I was flattered to have been asked, and somewhat surprised that an arm of the university was responsive to the apparent need to strike a ‘balance’ on this issue. At the same time I relished the idea of having to produce a cogent statement of my views, and one that would stand in desired contrast to that of an inveterate supporter of Israel, my colleague Professor Kay.
According to Maneesh Sehdev’s article in The Cord Weekly, for 19 September 2001, “the posting [of Kay’s article] became the subject of controversy when it evoked critical response from various people on campus who claimed the commentary was anti-Palestinian.”[2] It was in this context that I was invited to write a counter article. Here is that piece, as I wrote it in those fateful last days of summer.
The Palestinian Question
Peter Eglin
Date posted: September 10, 2001
I know of no major public issue about which there is such intellectual dishonesty as the ‘Palestinian Question.’ The scale of distortion, economy with the truth, moral cowardice and outright lying is appalling to contemplate. It is to be found amongst commentators across the various media, in letters to the editor, public pronouncements, magazine and journal articles and books both popular and scholarly. It amounts to a vast web of propaganda, perpetrated and relentlessly repeated by politicians, columnists, broadcasters and writers. University-based intellectuals are among the worst offenders. Such is the hold of this mythology that it is virtually impossible for rational debate to be conducted on the topic. When the facts are related, when the truth is told, it is not that they are disputed or even disbelieved. They are simply not heard. They are received as a form of lunacy, or hatred. I speak of the situation in the United States and Canada. For in the rest of the world, including importantly in Israel itself, the truth is more or less clearly seen, although it is not uncontested. Yet because the United States rules the world,[3] the lies are enforced and the policies that they are designed to uphold prevail. Because Canada is a (very) junior partner in the system of rule, the lies and the policies hold sway here too, though they are modulated and there are cracks where the light gets in.[4]

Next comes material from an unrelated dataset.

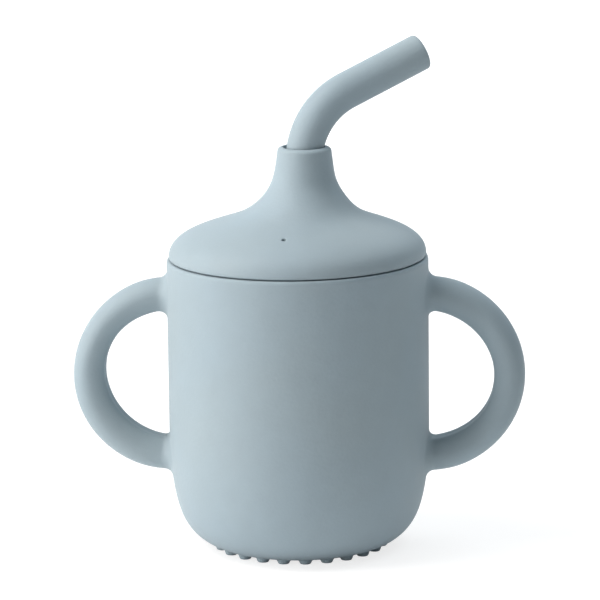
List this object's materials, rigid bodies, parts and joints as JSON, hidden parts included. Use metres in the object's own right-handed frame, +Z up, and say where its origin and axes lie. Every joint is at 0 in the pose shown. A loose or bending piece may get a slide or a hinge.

The propaganda is as follows: (1) that Israel and Jewish Israeli citizens are the (innocent) suffering victims of what is disingenuously called ‘Middle East violence’ and Arabs, notably Palestinian ones, are the (evil) offenders; (2) that whatever ‘violence’ Israel has committed has only been in self-defence, whereas Arabs/Palestinians are the aggressors (so that it is up to Mr. Arafat and the PLO to ‘end the violence’);[5] (3) that Israel’s (by definition) defensive military actions are in accord with the doctrine of ‘purity of arms’ and in support of human rights, whereas Palestinian aggression is in the form of terrorism, and they care not for human rights;[6] (4) that Israel has always sought peace and made peace offers, including concessions, which the Arabs/Palestinians have rejected (because they seek to eradicate Israel from the map, or because they are stupid and never lose an opportunity to lose an opportunity, etc, etc); (5) that Palestinians even sacrifice their children by encouraging them to put themselves in the way of Israeli soldiers, forcing the soldiers to shoot them. This last item is perhaps the most morally depraved position in the whole collection of lies.[7]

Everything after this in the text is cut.